Hannon was a solicitor who played for both Bohemians and Athlone Town. The appropriately named 'Connaught Street', we are reliably informed, pokes its way into Roscommon.
Hannon served as the solicitor for Roscommon County Council in later life.
Sligo - Paul McGee
McGee played for about 10,000 clubs during his lengthy career.
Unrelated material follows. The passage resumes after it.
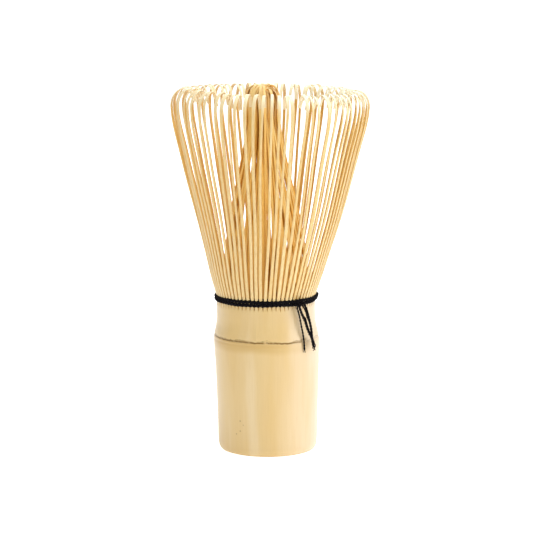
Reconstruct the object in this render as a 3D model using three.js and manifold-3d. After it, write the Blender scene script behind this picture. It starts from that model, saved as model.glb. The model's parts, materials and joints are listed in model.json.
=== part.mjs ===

He flitted between Sligo Rovers and Galway United routinely, spending about five different spells at each.
He holds the Irish record for movement between clubs (34) and remains Galway United's highest ever scorer.
Scored four times in fifteen appearances for Ireland between 1978 and 1980.
Tipperary - Shane Long
He also has the small matter of 88 caps for his country, along with 17 goals.
Waterford - Jayson Molumby
After Cork and Dublin, the county that has possibly produced the most Irish soccer internationals.
Daryl Murphy, John O'Shea, and Derrick Williams, and Lee O'Connor are just some of the recent examples of players to emerge from the county, with Cappoquin's Jayson Molumby becoming the latest when making his debut in September of 2020 against Finland.
Westmeath - Turlough O'Connor
A member of a famous Athlone footballing family, O'Connor began his career with Athlone but enjoyed his best spell with the successful Bohemians team of the 1970s, scoring over one hundred goals and winning League titles in 1975 and 78.
Scored two goals in seven games in the late 60s and early 70s.
Wexford - Kevin Doyle
Doyle would move back to his native county after retirement, even becoming involved for a time with the Wexford U20 Gaelic footballers.
Follows in the footsteps of another illustrious Wexford international, Bill Lacey, who played for Liverpool and Everton and featured on the first Ireland to win the British Championship in 1914.
Wicklow - Darren Randolph
A Bray man, Randolph made his start with Ardmore Rovers before heading across the pond to join Charlton Athletic where he turned pro in 2004.
A basketball star at Pres Bray, he decided to focus on football after realising he would never make the NBA. We think it worked out pretty well.